Since the whole network is composed of a relatively independent segmentation network (feature extraction network and invers convolutional network are collectively called the segmentation network) and classification network, a two-step training mode of the two networks is proposed, which allows the parameters of the two networks to be trained, according to the different tasks (segmentation or classification). The two-step training mode can reduce the interference and influences between the two networks to the minimum. In fact, the end-to-end training mode is also considered. Bozic et al. [36] propose a total loss function as shown in Equation (1).

L_{t o t a l} = λ \cdot L_{s e g} + δ \cdot (1 - λ) \cdot L_{c l s}

(1)

where

L_{s e g}

and

L_{c l s}

represent segmentation loss and classification loss, respectively,

δ

is an additional classification loss weight to prevent the classification loss from dominating the total loss, and

λ

is a mixed factor which is limited by the super parameter: epoch. It can balance the contribution of each network in the final loss too.

The experiment in this paper tests this training mode. The results demonstrate that the training time is indeed shortened, but the output results, especially the segmentation results, are not comparable to the two-step training mode.

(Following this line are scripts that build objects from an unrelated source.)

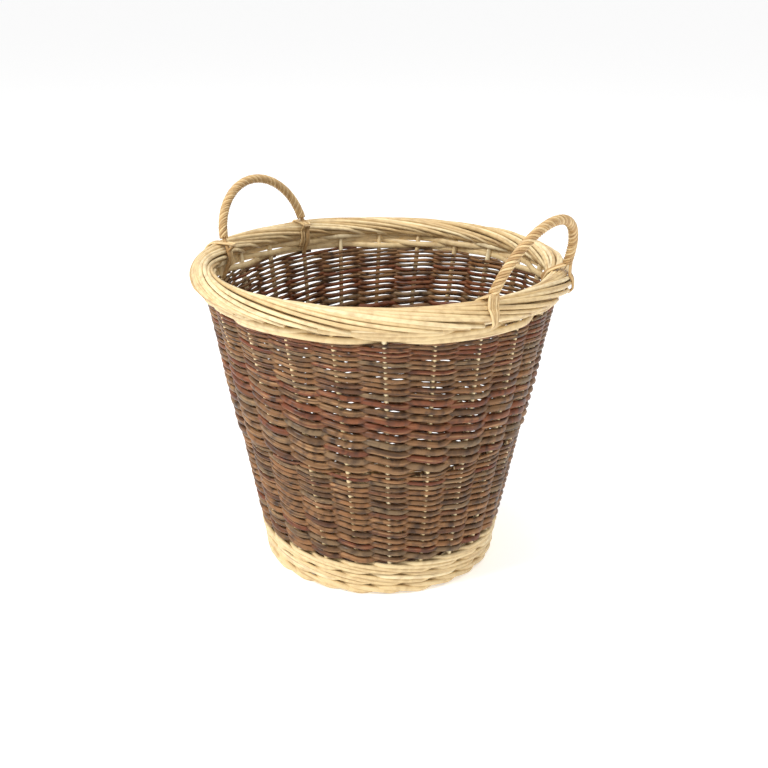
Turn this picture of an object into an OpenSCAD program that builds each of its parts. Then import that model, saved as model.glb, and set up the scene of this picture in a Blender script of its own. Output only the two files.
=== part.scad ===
// Round willow log basket: a woven wall on side stakes, with two roped bow handles.
// Millimetres, +Z up. The origin is the middle of the base, on the surface that it stands on.

/* [Basket] */
// Height over the border
basket_h = 420; // [340:1:520]
// Radius of the ring of side stakes at the floor
base_r = 150; // [125:0.5:190]
// Radius of the ring of side stakes at the underside of the border
rim_r = 230; // [190:0.5:290]
// How far each stake leans round the basket from the border down to the floor, in degrees
stake_lean = 4.4; // [0:0.1:6]

/* [Stakes and sticks] */
// Side stakes, two for each end of a base stick
stake_n = 24; // [24]
// Thickness of a side stake
stake_d = 6.4; // [5:0.1:7.5]
// Thickness of a stake's pared foot, which lies in the base
foot_d = 5.6; // [4.5:0.1:5.8]
// Radius at which a stake's foot starts, beside its base stick
foot_start_r = 92; // [70:1:105]
// Distance between a stake's foot and its base stick
foot_side = 2.2; // [2:0.1:3]
// Thickness of a base stick
stick_d = 8; // [7:0.1:9]
// Thickness of a pierced stick where it is split open for the threaded ones
split_d = 12.6; // [12:0.1:13.6]
// Width of a threaded stick where it is shaved flat
flat_w = 6.6; // [5:0.1:7]
// Thickness of a threaded stick where it is shaved flat
flat_t = 4.2; // [3:0.1:4.6]

/* [Weaving] */
// Thickness of the brown weaving rods at their butts
weaver_d = 5.6; // [4:0.1:6.5]
// Thickness of the peeled rods of the wales
wale_d = 6; // [4.5:0.1:7]
// Height of the foot roll
foot_roll_h = 13.6; // [12.8:0.1:16]
// Height of one round of the foot wale
foot_round_h = 8.8; // [7:0.1:11]
// Rounds in the foot wale
foot_rounds = 4; // [3:1:5]
// Height of the lower band of brown weaving
lower_h = 143; // [110:1:170]
// Height of one round of the top wale
top_round_h = 7.4; // [6:0.1:10]
// Rounds in the top wale
top_rounds = 3; // [2:1:4]
// Radius of the binding round the middle of the base
binding_r = 42; // [38:0.5:55]
// Radius inside which the base sticks cross
cross_r = 29.5; // [29:0.5:32]
// Thickness of the woven base
base_t = 12.4; // [11:0.1:14]

/* [Border] */
// Thickness of a border rod
border_d = 7.4; // [6:0.1:7.6]
// Height of the border
border_h = 23; // [22:0.1:25]
// Angle round the basket that each border rod spans
border_span = 50; // [40:0.5:54]
// Fall of a border rod from the inside of the border to the outside, in degrees
border_fall = 4.6; // [4.2:0.1:5.2]
// How far a border rod's own curve is centred off the basket's axis
border_offset = 28; // [27:0.1:31]

/* [Handles] */
// How far inside the middle of the border the bow's feet stand
bow_in = 18.4; // [18.2:0.1:21]
// Height of the bow's feet over the border
foot_rise = 1; // [0.5:0.1:4]
// Thickness of the bow's core rod
bow_d = 8.4; // [7:0.1:9.5]
// Thickness of the core rod's pared ends, which go down inside the stakes
leg_d = 5.4; // [4:0.1:5.8]
// Outer thickness of the roped handle
rope_d = 12.8; // [12:0.1:15]
// Outward lean of the bow, in degrees
bow_lean = 29; // [20:0.5:34]
// Angle along the bow at which the roping starts, in degrees
rope_start = 8; // [7:0.5:12]
// How far below the border the pared ends reach
leg_depth = 64; // [45:1:90]
// How far a pared end's tip lies inside the stake ring
leg_in = 7.2; // [7:0.1:8]
// Thickness of a lashing rod
lash_d = 3.2; // [2.4:0.1:3.8]
// Lashing rods at each foot
lash_n = 3; // [2:1:4]
// Slant of the lashings across the border, in degrees
lash_slant = 12; // [0:1:16]
// Radius of a lashing's bend round the border
lash_r = 19.9; // [19.8:0.1:21]

/* [Fit] */
// Clearance round a stake, stick or bow in its hole
hole_gap = 0.3; // [0.2:0.05:0.5]
// Gap between courses of weaving
course_gap = 0.3; // [0.2:0.05:0.5]

/* [Hidden] */
$fn = 96;
arm_n = stake_n / 2;              // ends of the base sticks
stick_n = arm_n / 2;              // half of them are pierced, half are threaded
arm_step = 360 / arm_n;
stake_step = 360 / stake_n;
base_z = 9.8;                     // height of the base sticks' axes
rim_z = basket_h - border_h;      // underside of the border
foot_wale_z = foot_roll_h + course_gap;
lower_z = foot_wale_z + foot_rounds * foot_round_h;
upper_z = lower_z + lower_h;
top_wale_z = rim_z - top_rounds * top_round_h;
weave_half = stake_d / 2 + weaver_d;
wale_half = stake_d / 2 + wale_d;
base_edge_r = wall_r(base_z) - wale_half - 1;
slat_pitch = flat_w + 1.4;        // spacing of the threaded sticks
split_pitch = split_d + 0.8;      // spacing of the pierced sticks
split_l = 3 * slat_pitch + 8;     // from elbow to elbow of a pierced stick
slat_l = 3 * split_pitch + 4;     // from elbow to elbow of a threaded stick
border_r = rim_r + 3;             // middle of the border
border_rod_r = border_r + 1.9;     // a border rod's own radius, and the angle that it starts at
border_start = -30.6;
border_z = basket_h - border_d / 2 + border_rod_r * sin(border_start) * sin(border_fall);
bow_foot_r = border_r - bow_in;
bow_foot_a = 1.5 * stake_step;    // the bow's feet stand inside the second stakes
bow_foot_z = basket_h + foot_rise;
bow_r = bow_foot_r * sin(bow_foot_a);
lash_first = bow_d / 2 + lash_d / 2 + 0.5;
lash_pitch = lash_d + 0.3;

willow = "burlywood";
peeled = "wheat";
bark = "saddlebrown";

function two(n) = str(n < 10 ? "0" : "", n);

// Radius of the wall's middle at a height
function wall_r(z) = base_r + (rim_r - base_r) * z / rim_z;
function polar(r, a, z) = [r * cos(a), r * sin(a), z];
// A point at a height on the straight line between two points
function on_line(p, q, z) = p + (q - p) * (z - p[2]) / (q[2] - p[2]);
function stake_angle(i) = (i - 0.5) * stake_step;
// A point on the axis of a stake whose top stands at angle a
function stake_point(a, z) = on_line(polar(base_r, a + stake_lean, 0), polar(rim_r, a, rim_z), z);
function bow_foot(side) = polar(bow_foot_r, side * bow_foot_a, bow_foot_z);
function leg_tip(side) = let (p = stake_point(side * bow_foot_a, rim_z - leg_depth))
    p - polar(leg_in, atan2(p[1], p[0]), 0);

// A straight rod between two points. Its seam is turned so that it doesn't run along an edge of what it pierces.
module rod(p, q, d, seam = 75) {
    v = q - p;
    l = norm(v);
    translate(p) rotate([0, acos(v[2] / l), atan2(v[1], v[0])]) rotate([0, 0, seam]) cylinder(d = d, h = l);
}

// The base sticks' ends fan out evenly, turned with the feet of the stakes
function arm_end(a, r) = polar(r, a, base_z);
function cross_point(a, along, across) =
    [along * cos(a) - across * sin(a), along * sin(a) + across * cos(a), base_z];

// Both outer lengths of a base stick; k is -1, 0 or 1 across its set, and a the direction of the set
module arms(k, a, pitch, along, end_r, d) {
    for (s = [-1, 1])
        rod(cross_point(a, s * along, k * pitch), arm_end(a + (s > 0 ? 0 : 180) + s * k * arm_step, end_r), d);
}

module all_arms(end_r, d) {
    for (k = [-1 : 1]) {
        arms(k, stake_lean, split_pitch, split_l / 2, end_r, d);
        arms(k, stake_lean + 90, slat_pitch, slat_l / 2, end_r, d);
    }
}

module pierced_stick(k) {
    difference() {
        union() {
            arms(k, stake_lean, split_pitch, split_l / 2, base_edge_r - 1, stick_d);
            rod(cross_point(stake_lean, -split_l / 2 - 6, k * split_pitch),
                cross_point(stake_lean, split_l / 2 + 6, k * split_pitch), split_d);
        }
        translate([0, 0, base_z]) rotate([0, 0, stake_lean])
            cube([3 * slat_pitch, 6 * split_pitch, flat_t + 2 * hole_gap], center = true);
    }
}

module threaded_stick(k) {
    arms(k, stake_lean + 90, slat_pitch, slat_l / 2, base_edge_r - 1, stick_d);
    translate(cross_point(stake_lean + 90, 0, k * slat_pitch)) rotate([0, 0, stake_lean + 90])
        cube([slat_l + 2, flat_w, flat_t], center = true);
}

module base_stick(i) {
    if (i <= stick_n / 2) pierced_stick(i - 2);
    else threaded_stick(i - stick_n / 2 - 2);
}

// The pared foot of a side stake, beside its base stick
module stake_foot(i, d) {
    arm = stake_lean + round(stake_angle(i) / arm_step) * arm_step;
    side = stake_angle(i) + stake_lean > arm ? 1 : -1;
    beside = asin(((stick_d + foot_d) / 2 + foot_side) / foot_start_r);
    rod(polar(foot_start_r, arm + side * beside, base_z), stake_point(stake_angle(i), base_z), d);
}

module stake_riser(i, d) {
    rod(stake_point(stake_angle(i), base_z - d / 2), stake_point(stake_angle(i), rim_z - course_gap), d);
}

module side_stake(i) {
    stake_foot(i, foot_d);
    stake_riser(i, stake_d);
}

module foot_holes() {
    for (i = [1 : stake_n]) stake_foot(i, foot_d + 2 * hole_gap);
}

module riser_holes() {
    for (i = [1 : stake_n]) stake_riser(i, stake_d + 2 * hole_gap);
}

// The pared ends of a bow; in the wall, they lie in grooves down its inner side
module legs(d) {
    for (side = [-1, 1]) rod(bow_foot(side) + [0, 0, 2], leg_tip(side), d, 0);
}

module leg_grooves() {
    for (turn = [0, 180]) rotate([0, 0, turn]) legs(leg_d + 2 * hole_gap);
}

// A flat woven ring in the base
module base_ring(r0, r1) {
    difference() {
        translate([0, 0, base_z - base_t / 2]) cylinder(r = r1, h = base_t);
        translate([0, 0, base_z - base_t]) cylinder(r = r0, h = 2 * base_t);
        all_arms(base_edge_r + 1, stick_d + 2 * hole_gap);
        if (r1 > foot_start_r) foot_holes();
    }
}

// A cone-shaped course of the wall
module course_section(z0, z1, half) {
    polygon([[wall_r(z0) - half, z0], [wall_r(z0) + half, z0],
             [wall_r(z1) + half, z1], [wall_r(z1) - half, z1]]);
}

// A wale: rounds of thick strokes that stand out on both sides of the wall
module wale_section(z0, n, h) {
    course_section(z0 + h / 8, z0 + (n - 1 / 8) * h, wale_half - h / 2);
    for (i = [0 : n - 1], s = [-1, 1]) {
        z = z0 + (i + 0.5) * h;
        translate([wall_r(z) + s * (wale_half - h / 2), z]) circle(d = h - course_gap);
    }
}

module foot_roll() {
    mid = wall_r(foot_roll_h / 2);
    color(peeled) difference() {
        rotate_extrude() intersection() {
            union() for (s = [-1, 1])
                translate([mid + s * 2, foot_roll_h / 2]) circle(d = foot_roll_h + 1);
            translate([mid - wale_half - 1, 0]) square([2 * wale_half + 2, foot_roll_h]);
        }
        riser_holes();
        foot_holes();
    }
}

module foot_wale() {
    color(peeled) difference() {
        rotate_extrude() wale_section(foot_wale_z, foot_rounds, foot_round_h);
        riser_holes();
    }
}

module lower_weave() {
    color(bark) difference() {
        rotate_extrude() course_section(lower_z + course_gap, upper_z, weave_half);
        riser_holes();
    }
}

module upper_weave() {
    color(bark) difference() {
        rotate_extrude() course_section(upper_z + course_gap, top_wale_z - course_gap, weave_half);
        riser_holes();
        leg_grooves();
    }
}

module top_wale() {
    color(peeled) difference() {
        rotate_extrude() wale_section(top_wale_z, top_rounds, top_round_h);
        riser_holes();
        leg_grooves();
    }
}

// Each border rod starts at the inner top of the border and runs down to its outer edge
module border() {
    color(peeled) for (i = [1 : stake_n]) rotate([0, 0, i * stake_step])
        translate([0, border_offset, border_z]) rotate([-border_fall, 0, 0])
            rotate([0, 0, border_start]) rotate_extrude(angle = border_span)
                translate([border_rod_r, 0]) circle(d = border_d);
}

// Half a ring standing at the border and leaning outward
module bow_arc(start) {
    translate([bow_foot_r * cos(bow_foot_a), 0, bow_foot_z])
        rotate([0, 90 + bow_lean, 0]) rotate([0, 0, 90 + start])
            rotate_extrude(angle = 180 - 2 * start) translate([bow_r, 0]) children();
}

module handle_bow(turn) {
    color(willow) rotate([0, 0, turn]) {
        bow_arc(0) circle(d = bow_d);
        legs(leg_d);
    }
}

// The roping rods wound round the bow
module handle_rope(turn) {
    color(willow) rotate([0, 0, turn]) bow_arc(rope_start) difference() {
        circle(d = rope_d);
        circle(d = bow_d + 2 * hole_gap);
    }
}

// The roping rods' ends, hooked over the border beside a foot
module handle_lashing(i) {
    side = i % 2 == 0 ? 1 : -1;
    color(willow) rotate([0, 0, (i <= 2 ? 0 : 180) + side * bow_foot_a])
        for (k = [0 : lash_n - 1])
            translate([border_r + 0.6, -side * (lash_first + lash_r * sin(lash_slant) + k * lash_pitch),
                       border_z + 1.6])
                rotate([-side * lash_slant, 0, 0]) rotate([90, 0, 0]) rotate([0, 0, -58])
                    rotate_extrude(angle = 200) translate([lash_r, 0]) circle(d = lash_d);
}

for (i = [1 : stick_n])
    color(willow) base_stick(i);
color(willow) base_ring(cross_r, binding_r - course_gap);  // base_binding
color(willow) base_ring(binding_r, base_edge_r);  // base_weave
for (i = [1 : stake_n])
    color(peeled) side_stake(i);
foot_roll();
foot_wale();
lower_weave();
upper_weave();
top_wale();
border();
handle_bow(0);  // handle_bow_right
handle_bow(180);  // handle_bow_left
handle_rope(0);  // handle_rope_right
handle_rope(180);  // handle_rope_left
for (i = [1 : 4])
    handle_lashing(i);
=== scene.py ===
import math
import random

import bpy
from mathutils import Matrix, Vector


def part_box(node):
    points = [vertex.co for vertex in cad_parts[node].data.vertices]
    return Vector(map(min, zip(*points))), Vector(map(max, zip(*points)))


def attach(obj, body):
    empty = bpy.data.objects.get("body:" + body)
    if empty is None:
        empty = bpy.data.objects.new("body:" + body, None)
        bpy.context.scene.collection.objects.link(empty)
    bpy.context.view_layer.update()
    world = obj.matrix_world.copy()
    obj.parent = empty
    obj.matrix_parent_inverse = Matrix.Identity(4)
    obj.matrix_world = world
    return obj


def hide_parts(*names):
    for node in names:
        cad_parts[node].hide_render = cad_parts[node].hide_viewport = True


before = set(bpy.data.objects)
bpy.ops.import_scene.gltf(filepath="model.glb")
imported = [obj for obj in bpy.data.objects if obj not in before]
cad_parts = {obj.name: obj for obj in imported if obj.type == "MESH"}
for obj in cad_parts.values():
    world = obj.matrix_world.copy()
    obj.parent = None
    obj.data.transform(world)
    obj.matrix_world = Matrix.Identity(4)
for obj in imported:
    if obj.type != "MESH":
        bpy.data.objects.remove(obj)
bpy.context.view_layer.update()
print("basket: the frame is loaded")

wall = {
    "stakeCount": 24,
    "spokeCount": 12,
    "stakeRadius": 0.0032,
    "stakeLean": 4.4,  # degrees round the basket, from the border down to the floor
    "weaveHalf": 0.0088,  # from the middle of the wall to its woven face
}

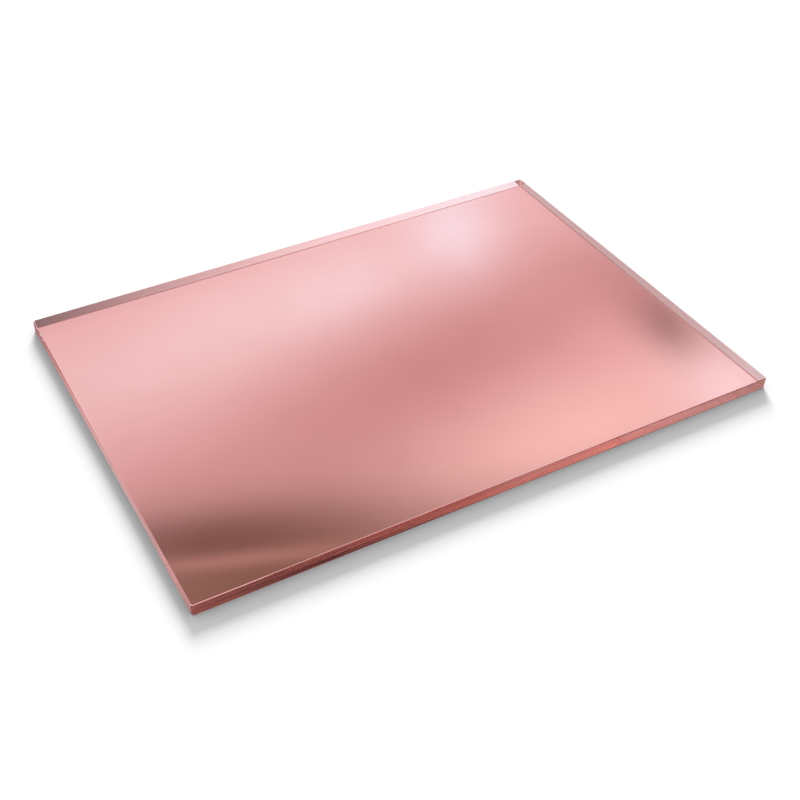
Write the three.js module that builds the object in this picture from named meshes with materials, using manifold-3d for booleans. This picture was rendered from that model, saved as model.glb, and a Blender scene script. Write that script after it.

The primary analysis is that the weight parameters of each part may be balanced, due to the restraint of the two networks in the end-to-end training mode, which not only increases the difficulty of network convergence, but also affects the implementation of the two networks and fails to achieve any benefits. Therefore, the final training mode is determined to train the segmentation network first, then freeze the feature extraction network and invers convolutional network parameters, and finally train the classification network and perform the fine-tuning. This training mode can avoid parameter weights over-fitting the invers convolutional network or the classification network, improving the accuracy of both the segmentation and classification.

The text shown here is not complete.